# Bland Peaches need some improvement



## Dawgluver (Aug 12, 2011)

Walmart had peaches for fifty cents a pound, and I figured out why.  They are blech.  No flavor.  How do I resurrect them?  I was thinking roasting or grilling, as that works for mediocre tomatoes, maybe with some brown sugar and a bit of butter?

Luckily I didn't buy as many as I was tempted to, they looked really good.


----------



## Snip 13 (Aug 12, 2011)

Grill with a bit of sugar as you said or make a jam or chutney. 
You can also bake a pie or use them in fruit salad with more flavourful fruits.
Poach them in sweet spiced syrup or wine and serve with ice cream etc.
An easy way to get them to taste better is to slice them and place them in a bowl with a splash of lemon and some castor sugar. Let them sit till the sugar has melted and enjoy!


----------



## buckytom (Aug 12, 2011)

there's not much you can do but cook them down as you'd suggested to concentrate whatever flavour they contain, and add sugar.

there might be alcohol soluble flavours present, so cooking or soaking in vodka or white wine might work.


----------



## Zereh (Aug 12, 2011)

If you're not opposed to a little whiskey, these are both great:

Grill them and top with bourbon whipped cream. Yummm! Whip up some cream and as it starts to thicken add a generous splash or two of bourbon, a couple tablespoons of sugar and a bit of vanilla. Whip more until it's at the right consistency.


As an alternative you can also make a glaze. Combine equal amounts of honey and bourbon over lowish heat until it just simmers. Put a scoop of yogurt (or vanilla ice cream or whipped cream) on top of your grilled peach and spoon glaze over top of both.


----------



## Dawgluver (Aug 12, 2011)

Great ideas, all!  Thanks!

Zereh, would dark rum work?  We don't drink bourbon, but have some nice Anejo.
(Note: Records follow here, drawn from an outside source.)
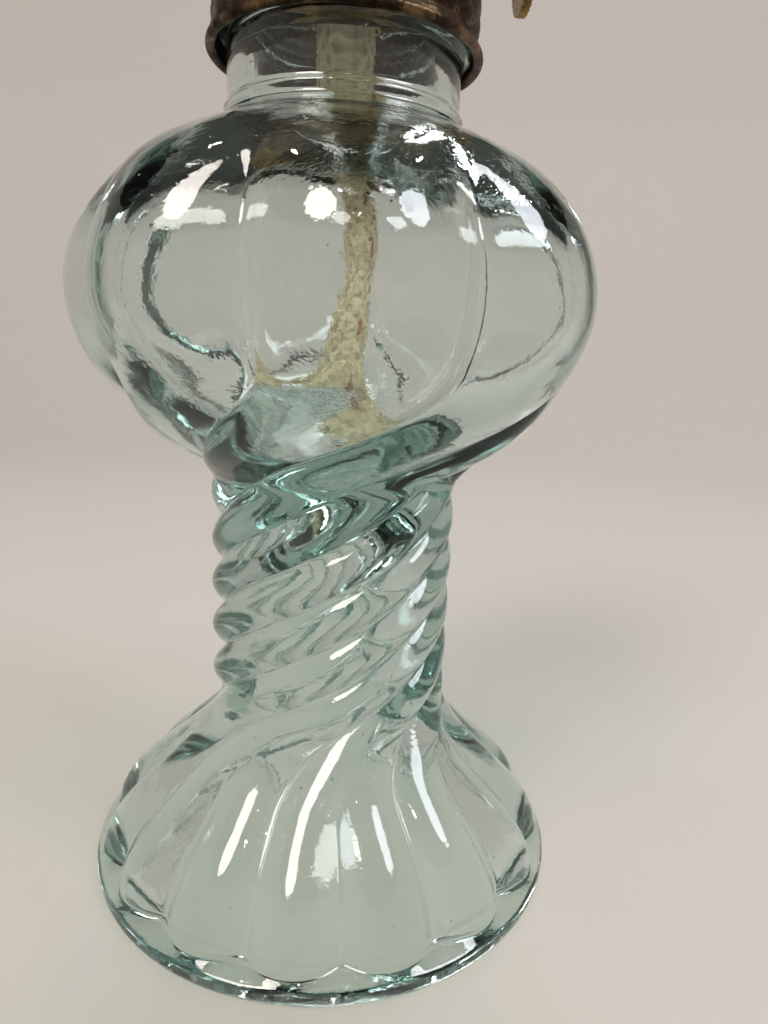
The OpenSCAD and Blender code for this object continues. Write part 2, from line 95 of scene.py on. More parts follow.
def makePiece(name, points, quads, triangles, material, body, replaced=()):
    # a smooth mesh from whole arrays: points in millimetres, faces as rows of point numbers
    quads = np.asarray(quads, np.int32).reshape(-1, 4)
    triangles = np.asarray(triangles, np.int32).reshape(-1, 3)
    mesh = bpy.data.meshes.new(name)
    mesh.vertices.add(len(points))
    mesh.vertices.foreach_set("co", (np.asarray(points) * mm).astype(np.float32).ravel())
    mesh.loops.add(quads.size + triangles.size)
    mesh.loops.foreach_set("vertex_index", np.concatenate([quads.ravel(), triangles.ravel()]))
    starts = np.concatenate([4 * np.arange(len(quads)), quads.size + 3 * np.arange(len(triangles))])
    mesh.polygons.add(len(starts))
    mesh.polygons.foreach_set("loop_start", starts.astype(np.int32))
    mesh.polygons.foreach_set("use_smooth", np.ones(len(starts), bool))
    mesh.update(calc_edges=True)
    mesh.materials.append(material)
    piece = bpy.data.objects.new(name, mesh)
    scene.collection.objects.link(piece)
    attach(piece, body)
    if replaced:
        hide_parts(*replaced)
    return piece


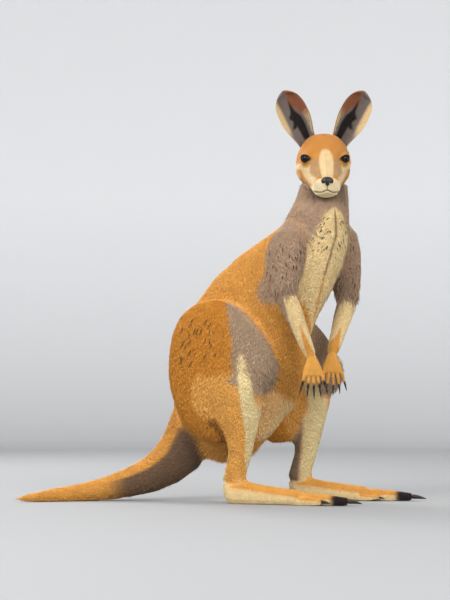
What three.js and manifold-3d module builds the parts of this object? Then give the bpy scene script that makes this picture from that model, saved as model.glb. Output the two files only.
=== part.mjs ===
// A life-size red kangaroo, a young adult, standing upright at rest on its two hind feet and
// its tail, as a museum shows one. The hips and feet face +X, the shoulders are turned to the
// animal's right and the head looks out over its right side.
//
// Millimetres, +Z up, +X the way the feet point, +Y the animal's left. The floor is Z = 0 and
// the origin is the middle of the footprint.
import * as THREE from 'three';
import { mergeVertices } from 'three/addons/utils/BufferGeometryUtils.js';
import Module from 'manifold-3d';

const wasm = await Module();
wasm.setup();

// ---------------------------------------------------------------- driving dimensions

const GAP = 0.4; // clear space between neighbouring solids
const CLAW_GAP = 0.8; // between a toe's end and its claw
const RIGHT = -1; // signs of Y for the two sides
const LEFT = 1;
const SIDES = [RIGHT, LEFT];

const HIND = {
  stance: 106, // each foot's midline from the body's midline
  stagger: 138, // the left foot stands this far ahead of the right one
  heelX: 8, // back of the right heel
  shin: 322, // knee to ankle
  shinLean: 20, // degrees the shin leans forward from the vertical
  ankleHeight: 66,
  kneeOut: 128, // knee from the body's midline
};

const FOOT = { length: 350, width: 56, toeClaw: 42, outerToe: 284, innerToes: 262 };

const HEAD = { length: 250, width: 144, eye: 15 };
const EAR = { length: 166, widest: 41, wall: 5 };
const HAND = { palm: 55, finger: 40, claw: 27 };

const TAIL = { root: 66, tip: 9 }; // half thicknesses

const SHOULDER_TURN = 38; // degrees the shoulders turn to the animal's right
const HEAD_TURN = 74; // degrees the head turns to the animal's right
const HEAD_DROP = 30; // degrees the nose points below the horizontal

const COAT = {
  back: 0xc9843c,
  haunch: 0xb5762c,
  neck: 0xa88b73,
  cream: 0xe3c694,
  dark: 0x1a1513,
  inner: 0x8d7b70,
};

// ---------------------------------------------------------------- solids

/** A closed BufferGeometry as a manifold-3d solid. */
function solid(geometry) {
  const bare = geometry.clone();
  bare.deleteAttribute('normal');
  bare.deleteAttribute('uv');
  const merged = mergeVertices(bare, 1e-3);
  return new wasm.Manifold(new wasm.Mesh({
    numProp: 3,
    vertProperties: merged.attributes.position.array,
    triVerts: new Uint32Array(merged.index.array),
  }));
}

/** A manifold-3d solid as a BufferGeometry. */
function geometryOf(body) {
  const mesh = body.getMesh();
  const positions = new Float32Array(mesh.numVert * 3);
  for (let i = 0; i < mesh.numVert; i++) {
    positions.set(mesh.vertProperties.subarray(i * mesh.numProp, i * mesh.numProp + 3), i * 3);
  }
  const geometry = new THREE.BufferGeometry();
  geometry.setAttribute('position', new THREE.BufferAttribute(positions, 3));
  geometry.setIndex(new THREE.BufferAttribute(mesh.triVerts, 1));
  geometry.computeVertexNormals();
  return geometry;
}

/** One station of a limb: its middle, half width, and half depths behind and in front. */
function ring(x, y, z, wide, back, front = back, turn = 0) {
  return { at: new THREE.Vector3(x, y, z), size: new THREE.Vector3(wide, back, front), turn };
}

/** 0 at a rounded end, 1 past it: the outline of a quarter of an ellipse. */
function roundEnd(distance, cap) {
  return distance >= cap ? 1 : Math.sqrt(Math.max(0, 1 - (1 - distance / cap) ** 2));
}

/**
 * A closed tube through stations, with oval sections and rounded ends. A section's width runs
 * along the animal's left, turned by the station's turn, and "back" is the side that a spine
 * running up from hips to head has behind it. square over 1 makes the sections boxier, grow
 * makes the whole tube fatter by that many millimetres, and flat ends it in two plain discs.
 */
function tube(
  stations,
  { around = 16, along = 14, caps = [0.12, 0.12], square = 1, grow = 0, flat = false } = {},
) {
  const path = (points) => new THREE.CatmullRomCurve3(points, false, 'catmullrom', 0.5);
  const spine = path(stations.map((s) => s.at));
  const sizes = path(stations.map((s) => s.size));
  const turns = path(stations.map((s) => new THREE.Vector3(s.turn, 0, 0)));
  const geometry = new THREE.SphereGeometry(1, around, along);
  const position = geometry.attributes.position;
  const point = new THREE.Vector3();
  for (let i = 0; i < position.count; i++) {
    point.fromBufferAttribute(position, i);
    const row = (Math.acos(THREE.MathUtils.clamp(point.y, -1, 1)) / Math.PI) * along;
    const t = THREE.MathUtils.clamp(flat ? (row - 1) / (along - 2) : (1 - point.y) / 2, 0, 1);
    const angle = Math.atan2(point.z, point.x);
    const centre = spine.getPoint(t);
    const forward = spine.getTangent(t);
    const size = sizes.getPoint(t);
    const turn = THREE.MathUtils.degToRad(turns.getPoint(t).x);
    const side = new THREE.Vector3(Math.sin(turn), Math.cos(turn), 0);
    side.addScaledVector(forward, -side.dot(forward)).normalize();
    const back = new THREE.Vector3().crossVectors(forward, side);
    const pole = row < 0.5 || row > along - 0.5;
    const end = pole ? 0 : roundEnd(t, flat ? 0 : caps[0]) * roundEnd(1 - t, flat ? 0 : caps[1]);
    const c = Math.cos(angle);
    const s = Math.sin(angle);
    const bulge = (Math.abs(c) ** (2 * square) + Math.abs(s) ** (2 * square)) ** (-0.5 / square);
    const depth = s > 0 ? size.y : size.z;
    centre.addScaledVector(side, c * bulge * (size.x + grow) * end);
    centre.addScaledVector(back, s * bulge * (depth + grow) * end);
    centre.addScaledVector(forward, grow * (2 * t - 1) * (1 - end));
    position.setXYZ(i, centre.x, centre.y, centre.z);
  }
  return solid(geometry);
}

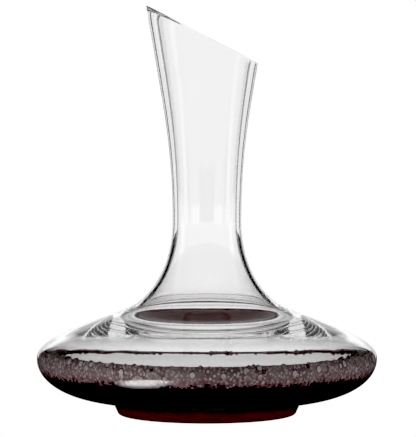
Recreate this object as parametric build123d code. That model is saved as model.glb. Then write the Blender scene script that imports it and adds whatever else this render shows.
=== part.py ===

Aha!  Pyrotechnics and Peaches Foster!


----------



## Kayelle (Aug 12, 2011)

Dawgluver said:


> Walmart had peaches for fifty cents a pound, and I figured out why.  They are blech.  No flavor.  How do I resurrect them?  I was thinking roasting or grilling, as that works for mediocre tomatoes, maybe with some brown sugar and a bit of butter?
> 
> Luckily I didn't buy as many as I was tempted to, they looked really good.



Just gripes me to no end when that happens and I won't put up with it anymore!!! 

After returning several bags of inferior  fruit to the store for credit,  I've become chummy with the produce guy and he's become accustomed to cutting open a piece of fruit for me to taste it.  Personally, I think he should get a gold star as employee of the year.


----------



## Selkie (Aug 12, 2011)

Some ideas for your peaches:

Peach facts and picking tips


----------



## Dawgluver (Aug 12, 2011)

I was hoping they'd be good enough that I could pick up some more, Kayelle.  There were tons.  Never thought about returning them!  Luckily, I only got a few pounds.

Selkie, I liked the tips.  Am thinking I may try the peach butter.  

Hmm. Rum-peach butter.  (just not for breakfast before work...)

Thanks, all!


----------



## vitauta (Aug 12, 2011)

there was a time our home was surrounded by peach, plum and cherry trees, and my dad busied himself supplying us with plenty of dried fruit - always a favorite in my book.  don't know how much work drying fruit would be without a dehydrator, but i know it can be done, over time, in the sun, in a slow oven.  dried fruit is a perfect solution for not-so-great peaches.  the resulting flavor is so concentrated and sweet, and makes for satisfying, long lasting, chewy snacking fruit.  selkie's peach site is a keeper--comprehensive peach package.


----------



## Dawgluver (Aug 12, 2011)

vitauta said:
			
		

> there was a time our home was surrounded by peach, plum and cherry trees, and my dad busied himself supplying us with plenty of dried fruit - always a favorite in my book.  don't know how much work drying fruit would be without a dehydrator, but i know it can be done, over time, in the sun, in a slow oven.  dried fruit is a perfect solution for not-so-great peaches.  the resulting flavor is so concentrated and sweet, and makes for satisfying, long lasting, chewy snacking fruit.  selkie's peach site is a keeper--comprehensive peach package.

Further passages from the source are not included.